Steinman concedes that he shared some of the same influences as Springsteen — ’50s rock and roll, Chuck Berry, the “wall of sound” approach of producer Phil Spector, the Shangri-Las’ “Leader of the Pack” tragedy, the Motown sound. “They’re all in there,” Steinman said, “but then I also added in Wagner and the drama of opera music. I was quoted at the time as saying, ‘If there’s a market for a 350-pound guy singing Wagnerian ten minute rock & roll epics, we’ve got it covered!’”
The album proved the classic “sleeper.” It was ignored in most U.S. markets and in England for the first six months after its release, but then “The Old Grey Whistle Test,” a British music TV program, took the ambitious step of airing a film clip of the live band performing the nine-minute title track. Response was so overwhelming, they screened it again the following week. Soon enough, “Bat Out of Hell” was an unfashionable, uncool, non-radio record that became a “must-have” for everyone who heard it, whether they understood Steinman’s unique perspective or not.

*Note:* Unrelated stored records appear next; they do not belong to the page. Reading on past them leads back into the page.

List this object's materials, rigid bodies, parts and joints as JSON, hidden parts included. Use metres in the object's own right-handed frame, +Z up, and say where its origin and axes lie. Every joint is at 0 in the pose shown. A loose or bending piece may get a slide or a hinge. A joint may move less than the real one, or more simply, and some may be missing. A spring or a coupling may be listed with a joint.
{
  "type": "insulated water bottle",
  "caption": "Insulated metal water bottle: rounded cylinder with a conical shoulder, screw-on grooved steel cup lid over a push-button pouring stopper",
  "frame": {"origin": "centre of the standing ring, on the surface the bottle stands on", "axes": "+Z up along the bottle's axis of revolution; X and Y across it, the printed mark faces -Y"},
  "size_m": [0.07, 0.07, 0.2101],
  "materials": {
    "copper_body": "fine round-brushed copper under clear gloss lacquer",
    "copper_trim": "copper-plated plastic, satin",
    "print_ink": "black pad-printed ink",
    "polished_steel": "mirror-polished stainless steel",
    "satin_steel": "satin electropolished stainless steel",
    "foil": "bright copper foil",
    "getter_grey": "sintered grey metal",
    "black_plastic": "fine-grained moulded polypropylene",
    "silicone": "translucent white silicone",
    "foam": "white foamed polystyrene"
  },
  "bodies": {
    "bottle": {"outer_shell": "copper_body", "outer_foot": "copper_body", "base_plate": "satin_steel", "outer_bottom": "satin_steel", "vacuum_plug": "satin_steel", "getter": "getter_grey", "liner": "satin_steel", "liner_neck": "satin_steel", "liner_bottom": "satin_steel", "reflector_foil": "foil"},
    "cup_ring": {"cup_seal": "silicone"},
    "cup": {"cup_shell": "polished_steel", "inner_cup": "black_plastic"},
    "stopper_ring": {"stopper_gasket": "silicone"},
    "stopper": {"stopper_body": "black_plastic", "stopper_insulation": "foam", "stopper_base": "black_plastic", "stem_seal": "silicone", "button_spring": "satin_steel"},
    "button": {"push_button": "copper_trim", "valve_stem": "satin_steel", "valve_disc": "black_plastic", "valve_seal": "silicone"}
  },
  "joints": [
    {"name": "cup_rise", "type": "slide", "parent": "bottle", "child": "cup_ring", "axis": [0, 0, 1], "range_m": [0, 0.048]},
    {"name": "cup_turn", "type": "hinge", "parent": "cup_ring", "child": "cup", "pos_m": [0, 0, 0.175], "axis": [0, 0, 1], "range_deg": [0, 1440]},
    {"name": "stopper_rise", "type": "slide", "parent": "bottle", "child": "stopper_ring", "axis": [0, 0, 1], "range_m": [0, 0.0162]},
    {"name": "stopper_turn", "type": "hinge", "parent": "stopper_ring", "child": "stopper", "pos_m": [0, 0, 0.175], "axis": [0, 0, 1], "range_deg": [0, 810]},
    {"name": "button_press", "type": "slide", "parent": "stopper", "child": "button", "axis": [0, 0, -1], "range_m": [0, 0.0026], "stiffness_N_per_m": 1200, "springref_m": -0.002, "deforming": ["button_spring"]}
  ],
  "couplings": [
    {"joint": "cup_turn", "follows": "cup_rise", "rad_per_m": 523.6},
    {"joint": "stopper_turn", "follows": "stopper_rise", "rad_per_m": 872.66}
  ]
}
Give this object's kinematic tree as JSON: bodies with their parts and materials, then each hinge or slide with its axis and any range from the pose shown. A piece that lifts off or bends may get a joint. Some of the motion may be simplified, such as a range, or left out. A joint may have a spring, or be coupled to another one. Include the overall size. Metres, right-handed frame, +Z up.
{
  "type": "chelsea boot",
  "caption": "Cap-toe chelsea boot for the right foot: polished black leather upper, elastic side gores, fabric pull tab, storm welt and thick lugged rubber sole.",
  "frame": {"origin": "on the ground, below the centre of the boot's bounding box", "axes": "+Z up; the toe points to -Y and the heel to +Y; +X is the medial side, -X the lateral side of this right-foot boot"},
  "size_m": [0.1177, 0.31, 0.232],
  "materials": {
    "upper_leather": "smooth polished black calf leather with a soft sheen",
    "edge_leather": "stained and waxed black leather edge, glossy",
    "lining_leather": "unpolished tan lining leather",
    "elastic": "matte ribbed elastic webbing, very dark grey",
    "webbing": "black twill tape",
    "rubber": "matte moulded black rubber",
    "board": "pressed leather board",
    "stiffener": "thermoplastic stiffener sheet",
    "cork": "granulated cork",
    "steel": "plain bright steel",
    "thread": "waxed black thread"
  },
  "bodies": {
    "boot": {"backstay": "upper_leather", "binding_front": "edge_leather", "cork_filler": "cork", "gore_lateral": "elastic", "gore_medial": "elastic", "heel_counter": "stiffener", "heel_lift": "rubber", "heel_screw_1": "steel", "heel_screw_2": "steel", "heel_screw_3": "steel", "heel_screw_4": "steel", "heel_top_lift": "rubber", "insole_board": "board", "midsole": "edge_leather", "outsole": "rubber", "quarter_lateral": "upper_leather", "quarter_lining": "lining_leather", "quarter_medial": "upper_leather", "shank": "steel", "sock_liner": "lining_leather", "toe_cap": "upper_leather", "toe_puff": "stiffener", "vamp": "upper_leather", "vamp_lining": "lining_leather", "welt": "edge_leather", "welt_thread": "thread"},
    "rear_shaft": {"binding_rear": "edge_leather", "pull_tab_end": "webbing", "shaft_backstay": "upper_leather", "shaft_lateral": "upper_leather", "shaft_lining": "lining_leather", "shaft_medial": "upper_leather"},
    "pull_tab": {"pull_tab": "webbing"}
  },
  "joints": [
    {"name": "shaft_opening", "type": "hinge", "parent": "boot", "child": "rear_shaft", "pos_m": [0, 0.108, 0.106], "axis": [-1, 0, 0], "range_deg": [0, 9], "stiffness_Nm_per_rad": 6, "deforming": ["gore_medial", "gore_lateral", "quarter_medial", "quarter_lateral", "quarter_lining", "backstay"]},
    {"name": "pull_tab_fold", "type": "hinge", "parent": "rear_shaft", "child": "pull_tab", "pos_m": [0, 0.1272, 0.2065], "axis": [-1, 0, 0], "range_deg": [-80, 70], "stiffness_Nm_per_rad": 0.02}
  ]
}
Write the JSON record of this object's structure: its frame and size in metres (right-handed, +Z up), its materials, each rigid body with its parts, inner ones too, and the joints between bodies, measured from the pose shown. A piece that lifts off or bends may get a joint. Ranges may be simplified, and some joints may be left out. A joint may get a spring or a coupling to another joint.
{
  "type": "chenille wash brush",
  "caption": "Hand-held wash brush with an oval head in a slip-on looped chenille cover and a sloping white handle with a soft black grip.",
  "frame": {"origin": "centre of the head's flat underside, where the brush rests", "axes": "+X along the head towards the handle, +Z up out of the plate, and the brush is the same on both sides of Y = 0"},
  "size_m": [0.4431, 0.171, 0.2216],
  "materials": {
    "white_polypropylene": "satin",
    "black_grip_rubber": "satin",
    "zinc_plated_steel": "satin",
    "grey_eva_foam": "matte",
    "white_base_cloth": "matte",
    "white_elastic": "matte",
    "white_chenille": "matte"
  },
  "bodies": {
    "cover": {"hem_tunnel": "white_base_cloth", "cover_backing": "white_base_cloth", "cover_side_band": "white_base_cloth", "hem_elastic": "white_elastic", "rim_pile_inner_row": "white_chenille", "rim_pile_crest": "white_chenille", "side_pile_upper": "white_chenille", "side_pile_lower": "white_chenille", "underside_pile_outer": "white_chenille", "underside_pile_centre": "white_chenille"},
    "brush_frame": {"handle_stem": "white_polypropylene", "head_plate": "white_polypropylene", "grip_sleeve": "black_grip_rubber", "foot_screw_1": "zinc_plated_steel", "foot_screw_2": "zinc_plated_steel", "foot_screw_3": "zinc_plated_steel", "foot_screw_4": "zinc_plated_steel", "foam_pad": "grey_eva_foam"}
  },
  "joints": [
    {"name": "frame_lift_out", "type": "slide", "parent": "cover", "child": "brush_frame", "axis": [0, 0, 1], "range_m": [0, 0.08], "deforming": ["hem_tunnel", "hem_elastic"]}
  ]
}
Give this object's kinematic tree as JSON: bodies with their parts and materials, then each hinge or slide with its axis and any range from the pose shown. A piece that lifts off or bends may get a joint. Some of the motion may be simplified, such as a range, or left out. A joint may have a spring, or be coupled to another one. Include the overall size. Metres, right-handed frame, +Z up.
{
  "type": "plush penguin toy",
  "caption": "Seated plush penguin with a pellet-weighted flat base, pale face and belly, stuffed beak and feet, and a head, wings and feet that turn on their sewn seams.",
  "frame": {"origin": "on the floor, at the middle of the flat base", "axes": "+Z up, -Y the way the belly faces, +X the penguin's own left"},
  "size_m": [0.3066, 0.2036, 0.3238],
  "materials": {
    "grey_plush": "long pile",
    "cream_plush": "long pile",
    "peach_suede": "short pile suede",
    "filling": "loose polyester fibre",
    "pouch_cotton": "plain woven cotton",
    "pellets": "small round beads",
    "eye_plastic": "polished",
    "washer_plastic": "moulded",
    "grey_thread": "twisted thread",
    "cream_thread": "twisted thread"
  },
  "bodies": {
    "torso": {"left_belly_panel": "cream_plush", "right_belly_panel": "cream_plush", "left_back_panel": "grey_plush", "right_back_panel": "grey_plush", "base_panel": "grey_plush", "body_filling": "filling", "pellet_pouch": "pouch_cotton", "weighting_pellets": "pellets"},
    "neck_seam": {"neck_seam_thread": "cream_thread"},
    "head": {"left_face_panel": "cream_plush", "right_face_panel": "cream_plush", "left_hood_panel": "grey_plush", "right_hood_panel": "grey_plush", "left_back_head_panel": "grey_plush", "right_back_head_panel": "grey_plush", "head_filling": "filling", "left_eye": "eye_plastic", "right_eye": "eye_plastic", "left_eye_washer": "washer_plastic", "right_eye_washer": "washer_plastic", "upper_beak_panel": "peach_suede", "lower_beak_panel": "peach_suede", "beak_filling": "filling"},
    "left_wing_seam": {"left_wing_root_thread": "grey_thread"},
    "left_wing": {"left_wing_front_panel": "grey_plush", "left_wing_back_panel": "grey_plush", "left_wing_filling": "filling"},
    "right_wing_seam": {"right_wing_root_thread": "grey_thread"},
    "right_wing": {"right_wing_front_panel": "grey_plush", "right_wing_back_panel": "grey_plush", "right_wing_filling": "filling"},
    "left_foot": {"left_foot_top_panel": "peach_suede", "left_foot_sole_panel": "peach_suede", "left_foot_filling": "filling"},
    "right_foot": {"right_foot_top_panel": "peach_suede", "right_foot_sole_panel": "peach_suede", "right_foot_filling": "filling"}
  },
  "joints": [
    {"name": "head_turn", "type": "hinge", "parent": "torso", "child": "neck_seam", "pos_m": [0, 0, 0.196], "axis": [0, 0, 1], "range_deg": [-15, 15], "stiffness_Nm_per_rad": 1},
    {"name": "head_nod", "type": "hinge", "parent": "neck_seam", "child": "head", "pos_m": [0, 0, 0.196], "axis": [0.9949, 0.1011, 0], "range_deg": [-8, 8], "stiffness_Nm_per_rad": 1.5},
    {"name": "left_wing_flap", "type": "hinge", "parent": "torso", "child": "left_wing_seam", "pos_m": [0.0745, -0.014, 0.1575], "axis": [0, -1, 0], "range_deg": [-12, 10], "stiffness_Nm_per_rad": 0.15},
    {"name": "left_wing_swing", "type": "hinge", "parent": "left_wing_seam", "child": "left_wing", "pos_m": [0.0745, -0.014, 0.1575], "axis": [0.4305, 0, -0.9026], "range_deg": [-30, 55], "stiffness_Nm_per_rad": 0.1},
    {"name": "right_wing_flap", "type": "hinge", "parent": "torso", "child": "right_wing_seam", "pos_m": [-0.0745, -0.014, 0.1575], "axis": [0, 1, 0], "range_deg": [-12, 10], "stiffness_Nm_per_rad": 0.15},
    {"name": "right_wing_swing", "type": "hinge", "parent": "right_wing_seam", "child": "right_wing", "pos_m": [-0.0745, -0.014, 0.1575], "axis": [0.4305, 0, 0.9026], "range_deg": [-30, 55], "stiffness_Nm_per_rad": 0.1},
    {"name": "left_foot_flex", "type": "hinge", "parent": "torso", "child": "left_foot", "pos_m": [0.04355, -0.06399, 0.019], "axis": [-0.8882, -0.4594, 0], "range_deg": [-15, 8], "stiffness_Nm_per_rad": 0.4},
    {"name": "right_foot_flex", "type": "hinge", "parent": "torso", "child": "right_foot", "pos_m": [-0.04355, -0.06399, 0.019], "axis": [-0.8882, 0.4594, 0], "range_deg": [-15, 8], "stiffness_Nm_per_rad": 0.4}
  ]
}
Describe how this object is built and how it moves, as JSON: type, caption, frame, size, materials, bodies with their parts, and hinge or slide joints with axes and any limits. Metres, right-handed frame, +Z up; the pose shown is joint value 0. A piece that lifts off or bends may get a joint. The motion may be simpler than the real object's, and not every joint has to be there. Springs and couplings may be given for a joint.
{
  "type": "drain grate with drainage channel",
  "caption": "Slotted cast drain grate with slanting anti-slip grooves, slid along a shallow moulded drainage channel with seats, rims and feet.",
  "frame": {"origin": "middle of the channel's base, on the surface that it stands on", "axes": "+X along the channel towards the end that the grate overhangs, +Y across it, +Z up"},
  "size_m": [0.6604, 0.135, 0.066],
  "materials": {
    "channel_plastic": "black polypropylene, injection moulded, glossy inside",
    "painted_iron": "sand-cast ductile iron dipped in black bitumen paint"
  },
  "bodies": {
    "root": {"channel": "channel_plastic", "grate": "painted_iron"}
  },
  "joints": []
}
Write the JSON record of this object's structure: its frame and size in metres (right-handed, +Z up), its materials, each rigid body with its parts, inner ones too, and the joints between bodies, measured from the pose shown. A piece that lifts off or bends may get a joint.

Eventually every track on the album became a hit single in England, and even “Paradise By the Dashboard Light” snuck into the U.S. Top 40. The album became a phenomenon, the most profitable release in Epic Records history, beating even Michael Jackson’s “Thriller,” which had cost ten times as much to make.
Steinman described Rundgren as “the only genuine genius I’ve ever worked with.” AllMusic calls Steinman “a composer without peer, simply because nobody else wanted to make mini-epics like this.” AllMusic praised Rundgren’s production on the album, claiming, “It may elevate adolescent passion to operatic dimensions, and that’s certainly silly, but it’s hard not to marvel at the skill behind this grandly silly, irresistible album.”